Exercise 14: the UMP for an $$I$$-indexed product should be: $$P$$ with arrows $$\{ (p_i: P \to A_i) : i \in I \}$$ is a product iff for every object $$X$$ with collections $$\{ (x_i: X \to A_i) : i \in I \}$$ of arrows, there is a unique $$x : X \to P$$ with $$p_i \circ x = x_i$$ for each $$i \in I$$. Then in the category of sets, the product of $$X$$ over $$i \in I$$ satisfies that for all $$T$$ with $$\{ (t_i: T \to X): i \in I \}$$ arrows, there is a unique $$t: T \to P$$ with $$p_i \circ t = t_i$$. If we let $$P = \{ f: I \to X \} = X^I$$, we do get this result: let $$t(\tau) : i \mapsto t_i(\tau)$$. This works if $$p_i \circ (\tau \mapsto (i \mapsto t_i(\tau))) = (\tau \mapsto t_i(\tau))$$, so we just need to define the projection $$p_i: X^I \to X$$ by $$p_i(i \mapsto x) = x$$. I think that makes sense.

Exercise 15: I first draw a diagram. $$\mathbb{C}_{A, B}$$ has a terminal object iff there is some $$(X, x_1, x_2)$$ such that for all $$(Y, y_1, y_2)$$, there is precisely one arrow $$(Y, y_1, y_2) \to (X, x_1, x_2)$$. $$A$$ and $$B$$ have a product in $$\mathbb{C}$$ iff there is $$P$$ and $$p_1: P \to A, p_2: P \to B$$ such that for every $$x_1: X \to A, x_2: X \to B$$ there is unique $$x: X \to P$$ with the appropriate diagram commuting.
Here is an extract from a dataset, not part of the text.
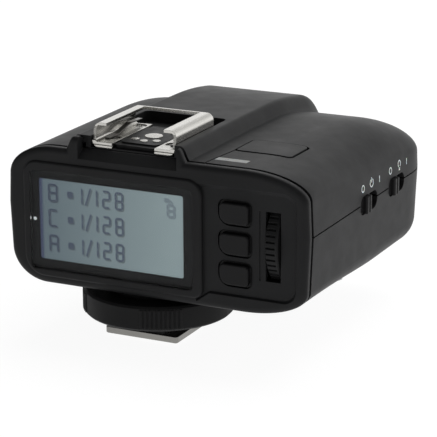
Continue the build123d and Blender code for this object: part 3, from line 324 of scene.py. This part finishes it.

If we let $$(Y, y_1, y_2) = (P, p_1, p_2)$$ then it becomes clear that if $$A, B$$ have a product then $$\mathbb{C}_{A, B}$$ has a terminal object - namely $$(Y, y_1, y_2)$$. Conversely, if $$\mathbb{C}_{A, B}$$ has a terminal object $$(Y, y_1, y_2)$$, then our unique arrow $$x: X \to Y$$ in $$\mathbb{C}_{A, B}$$ corresponds to a unique product arrow in $$\mathbb{C}$$, so the UMP for products is satisfied.

Exercise 16: Is this really as easy as it looks? The product functor takes $$a: A, b: B \mapsto \langle a, b \rangle : A \times B$$. Maybe I’ve misunderstood something, but I can’t see that it’s any harder than that. There’s a functor $$X \mapsto (A \to X)$$, given by coslicing out by $$A$$. I’ve squinted at the answers Awodey supplies, and this isn’t an exercise he gives. I’ll just shut my eyes and pretend this exercise didn’t exist.

Exercise 17: The given morphism is indeed monic, because $$1_A x = 1_A y$$ implies $$x = y$$, and $$\Gamma(f)x = \Gamma(f)y$$ implies $$1_A x = 1_A y$$ because of the projection we may perform on the pair $$\langle 1_A, f \rangle$$. $$\Gamma$$ is a functor from sets to relations, clearly, but we’ve already done that in Section 1 question 1b).

Exercise 18: It would really help if Awodey had told us what a representable functor was, rather than just giving an example. Is he asking us to show that “the representable functor of Mon is the forgetful functor”? I’m going to hope that I can just drop Mon in for the category C in section 2.7. If we let $$A$$ be the trivial monoid, then $$\text{Hom}(A, -)$$ is a functor taking a monad $$M$$ to its set of underlying elements (each identified with a different hom $$\{ 1 \} \to M$$) - but hang on, there’s only one such hom, so that line is nonsense. It would work in Sets, but not in Mon. We need $$\text{Hom}(M, N)$$ to be isomorphic in some way to the set $$\vert N \vert$$, and I just don’t see how that’s possible. Infuriatingly, this exercise doesn’t have a solution in the answers section. I ended up looking this up, and the trick is to pick $$M = \mathbb{N}$$. Then the homomorphisms $$\phi: \mathbb{N} \to N$$ precisely determine elements of $$N$$, by $$\phi(1)$$. So that proves the result. Why did I not think of $$\mathbb{N}$$ instead of $$\{ 1 \}$$? Probably just lack of experience.